Vittorio de Sica, Ladrões de bicicletas (1948). Vittorio de Sica e este seu Ladrões de Bicicletas é um bom exemplo de como os rótulos são tramados. Este filme levou com o malfadado rótulo de filme neo-realista e uma pessoa fica logo de pé atrás. «Vittorio de Sica? Ná, não gosto de neo realismo». Mas esqueçamos os rótulos e tentemos apreciar o filme apenas pelo que ele é. É excelente!
Foi num magistral documentário de Scorsese sobre o cinema italiano que LB me chamou a atenção. Scorsese adorou-o e eu também! Acho notável a simplicidade sofisticada do argumento: a forma como uma bicicleta é, para um desempregado miserável, a coisa mais valiosa do mundo comove-nos. Uma bicicleta não é nada mas para ele é condição de uma vida digna. Há aqui uma referência ao tema do fetichismo (Marcuse) próprio da sociedade capitalista e à forma como esta impõe o culto perverso dos objectos, um tópico que pode ser levado muito longe...

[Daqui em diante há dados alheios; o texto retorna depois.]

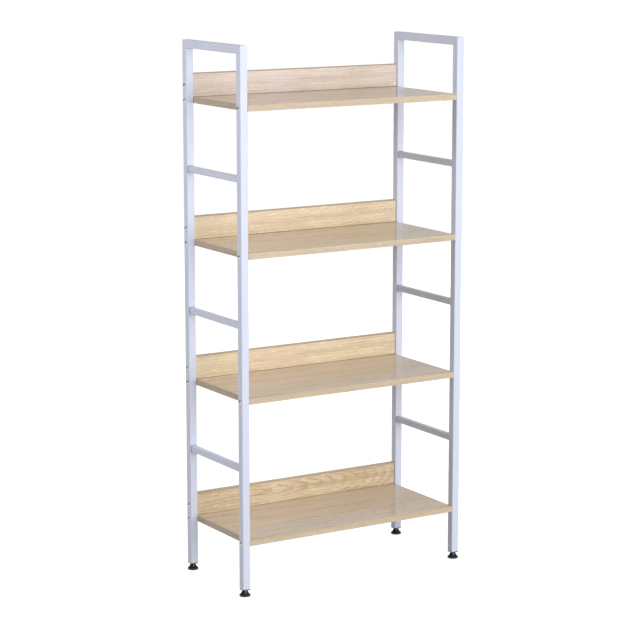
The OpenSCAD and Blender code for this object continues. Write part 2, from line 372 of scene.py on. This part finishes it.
# plated or turned metal: fine tool marks, blotches of dull film, brighter rubbed edges where the wearAndShade
# mark is above zero, and near-black painted shade in recesses where it is below zero
def makeMetal(name, cfg):
    finish, tree, shader, place = newFinish(name, cfg["roughness"], 1.0)
    film = streaks(tree, place, cfg["filmPerMetre"], 5.0, 0.6)
    marks = streaks(tree, place, cfg["marksPerMetre"], 2.0)
    tone = mixColour(tree, between(tree, film, 0.42, 0.72, 0.0, 0.7), cfg["colour"], cfg["stain"])
    wearAndShade = readWearAndShade(tree)
    rubbed = tuple(min(1, c * 1.2) for c in cfg["colour"])
    bright = mixColour(tree, times(tree, wearAndShade, 0.5, True), tone, rubbed)
    shadedRecess = times(tree, wearAndShade, -0.92, True)
    feed(tree, shader.inputs["Base Color"], mixColour(tree, shadedRecess, bright, cfg["recessShade"]))
    rough = plus(tree, between(tree, film, 0.35, 0.75, -0.06, 0.16), cfg["roughness"])
    feed(tree, shader.inputs["Roughness"], rough)
    relief(tree, shader, marks, cfg["marksDepth"])
    return finish


glossBlack = {
    "colour": (0.012, 0.012, 0.014), "dust": (0.10, 0.10, 0.105), "roughness": 0.16,
    "grainPerMetre": (1900, 1900, 1900), "grainDepth": 0.02 * mm,
    "flowPerMetre": (90, 90, 40), "scuffPerMetre": (420, 420, 160),
}
satinBlack = {
    **glossBlack,
    "colour": (0.020, 0.020, 0.023), "dust": (0.11, 0.11, 0.115), "roughness": 0.42,
    "grainDepth": 0.06 * mm,
}


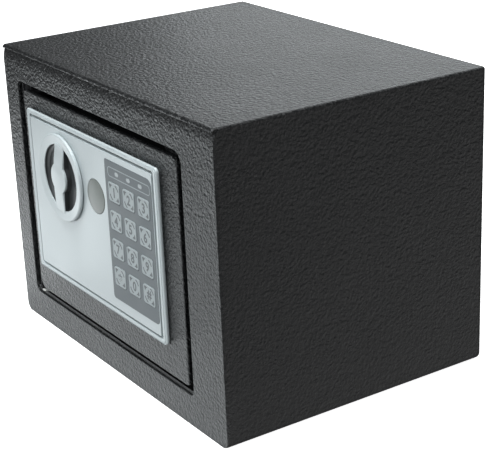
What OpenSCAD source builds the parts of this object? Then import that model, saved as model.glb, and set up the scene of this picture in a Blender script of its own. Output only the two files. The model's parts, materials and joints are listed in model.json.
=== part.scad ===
// Small electronic safe: welded steel cabinet, inset door on concealed hinge pins, silver
// fascia with a turn knob, key override and keypad, and the lock works behind the door.
// +X is right, +Y is back, +Z is up. The origin is the centre of the cabinet's underside.
// "depth" is measured back from the plane of the cabinet's front face.

/* [Cabinet] */
// Outer width of the cabinet
body_w = 230; // [222:2:260]
// Outer depth of the cabinet
body_d = 170; // [150:5:250]
// Outer height of the cabinet
body_h = 170; // [168:1:180]
// Thickness of the cabinet's sheet steel
sheet = 1.2; // [1:0.1:1.4]
// Bend radius along the cabinet's two bottom edges
bottom_bend_r = 5; // [3:0.5:8]
// Bend radius along the cabinet's two top edges
top_bend_r = 1.5; // [1.4:0.1:2.5]

/* [Doorway] */
// Width of the doorway in the front frame
doorway_w = 182.5; // [182:0.5:184]
// Height of the doorway in the front frame
doorway_h = 131.5; // [131:0.5:133]
// Depth of the flange folded back around the doorway
flange_depth = 8; // [7.8:0.1:8.2]

/* [Door] */
// Width of the door plate
door_w = 171.5; // [170:0.5:172]
// Height of the door plate
door_h = 124.5; // [124:0.5:125]
// Thickness of the door plate
door_t = 3; // [2:0.5:3]
// Radius of the hinge pins
hinge_pin_r = 3; // [2.5:0.1:3]

/* [Fascia] */
// Width of the silver fascia
fascia_w = 148.5; // [148:0.5:150]
// Height of the silver fascia
fascia_h = 98; // [98:0.5:99]
// How far the fascia stands out of the door
fascia_t = 2.4; // [2.4:0.1:3]
// Outer radius of the knob's ring
knob_r = 25.6; // [24:0.2:26]
// Width of the bar across the knob
knob_bar_w = 10.6; // [9:0.2:12]
// Radius of the cover over the override keyhole
key_cover_r = 9.8; // [9.5:0.1:10]

/* [Lock] */
// Radius of the two locking bolts
bolt_r = 8; // [6:0.5:8]
// Radius at which the crank pin turns about the knob's spindle
crank_r = 10; // [9:0.5:10]
// Depth of the cover over the lock works, measured from the front face
cover_depth = 38; // [38:0.5:42]

/* [Hidden] */
$fn = 48;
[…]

Mas é o lado humano do filme o que mais enternece. A relação entre o pai e o filho e o exagero sentimental que decorre da sua condição miserável, entre o ridículo e o dramático… A dupla faz lembrar um outro par adulto/criança do cinema - Chaplin e a criança. De Sica dá neste filme uma lição de como é possível andar na fronteira entre a lamúria ideológica e a pieguice sentimental sem nunca para lá resvalar. É um território muito instável e difícil, como caminhar num trapézio sem rede, mas ele consegue-o de uma forma brilhante. Outros mais recentes bem o tentaram, mas, claro, deu asneira e precipitaram-se no abismo da lamechice – falo dos insuportáveis Bellini e Tornatore, incomparavelmente ligeiros ao lado da magnitude de de Sica e deste Ladrões de Bicicletas. Sem dúvida, tarde mas a tempo, este tornou-se num dos meus filmes preferidos (obrigado mais uma vez, L., mafrende!).